3. Don't Skimp on Coverage
As you receive quotes, make sure the insurance coverage and deductibles mentioned are satisfactory. Just because a rate quote may be lower than what you're currently paying doesn't mean it's a better deal if the coverage is lacking. If you're not sure how much coverage you need, discuss your needs with insurance company representatives and ask for guidance.
For example, if you have significant assets, you may need more than just the state minimum for bodily injury liability insurance. The same is true for property damage coverage. The retail price for an average new vehicle could easily top $30,000, but in many states the minimum property damage coverage required is only $25,000. If you were responsible for a loss and did not have enough insurance coverage, you'd likely be on the hook for the difference.

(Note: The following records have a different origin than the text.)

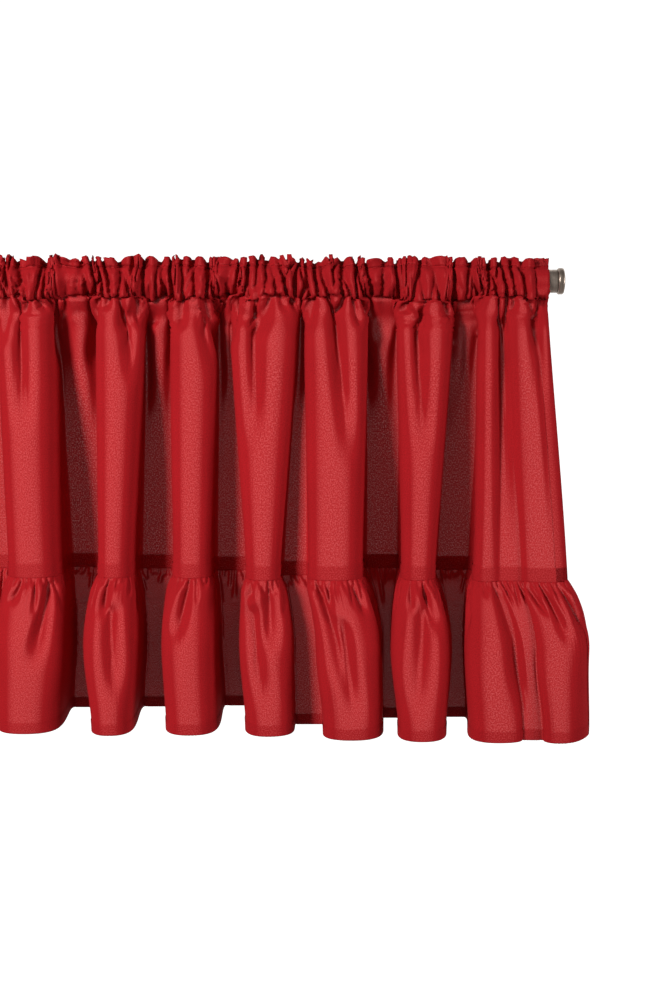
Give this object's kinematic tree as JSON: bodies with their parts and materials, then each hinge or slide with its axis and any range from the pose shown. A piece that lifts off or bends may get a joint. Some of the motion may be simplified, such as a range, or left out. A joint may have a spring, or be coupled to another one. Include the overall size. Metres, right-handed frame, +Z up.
{
  "type": "window valance with curtain rod",
  "caption": "Gathered rod-pocket window valance in plain red cotton with a sewn-on ruffle, hanging from a slim metal curtain rod with ringed end caps.",
  "frame": {"origin": "on the curtain rod's axis, halfway between its ends", "axes": "+X along the rod to the viewer's right, +Z up, -Y towards the room and +Y towards the wall"},
  "size_m": [0.9887, 0.0998, 0.3904],
  "materials": {
    "panel_cotton": "plain-weave cotton, slightly sheer",
    "ruffle_cotton": "plain-weave cotton, slightly sheer",
    "rod_metal": "pewter plated, satin",
    "right_cap_metal": "pewter plated, satin",
    "left_cap_metal": "pewter plated, satin"
  },
  "bodies": {
    "root": {"valance_panel": "panel_cotton", "ruffle": "ruffle_cotton", "curtain_rod": "rod_metal", "end_cap_right": "right_cap_metal", "end_cap_left": "left_cap_metal"}
  },
  "joints": []
}
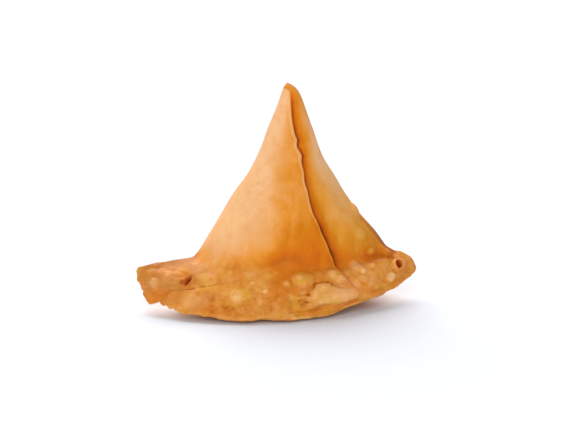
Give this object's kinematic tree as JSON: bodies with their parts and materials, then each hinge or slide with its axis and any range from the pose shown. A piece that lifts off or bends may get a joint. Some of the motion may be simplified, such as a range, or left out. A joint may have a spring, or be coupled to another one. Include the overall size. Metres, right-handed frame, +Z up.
{
  "type": "samosa",
  "caption": "Upright fried savoury pastry: a filled cone of dough with a lapped seam, pinched shut along a flared, blistered rim with two ears.",
  "frame": {"origin": "middle of the bounding box in plan, on the flat underside that the piece rests on", "axes": "+X to the right along the rim, from ear to ear; +Y from the lapped front to the back; +Z up to the tip"},
  "size_m": [0.0944, 0.0506, 0.0751],
  "materials": {
    "fried_crust": "satin"
  },
  "bodies": {
    "root": {"samosa": "fried_crust"}
  },
  "joints": []
}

Though it's important to have ample liability coverage, if you drive an older model vehicle that is paid for, you may choose to skip some optional types of coverage, such as collision and comprehensive insurance, to keep premiums low.
Collision insurance pays for the physical damage your vehicle receives if it collides with another object, such as a tree or another car. Comprehensive insurance pays for damage to your car from causes other than a collision. This could include vandalism, broken glass, fire and theft. If this coverage is more than your vehicle is worth, you could skip it to lower your rates. Just understand that you would then be paying for these losses out of your own pocket if such damage occurs. People who live in areas prone to such natural disasters as floods, high winds and earthquakes might want to think about retaining their comprehensive coverage, experts say.
Another way to get a lower premium is to ask for a higher deductible. If you are willing to pay $1,000 out of pocket for a claim instead of $250, you could lower your rates. But make sure you can afford the higher deductible in the event that you suffer an insurable loss.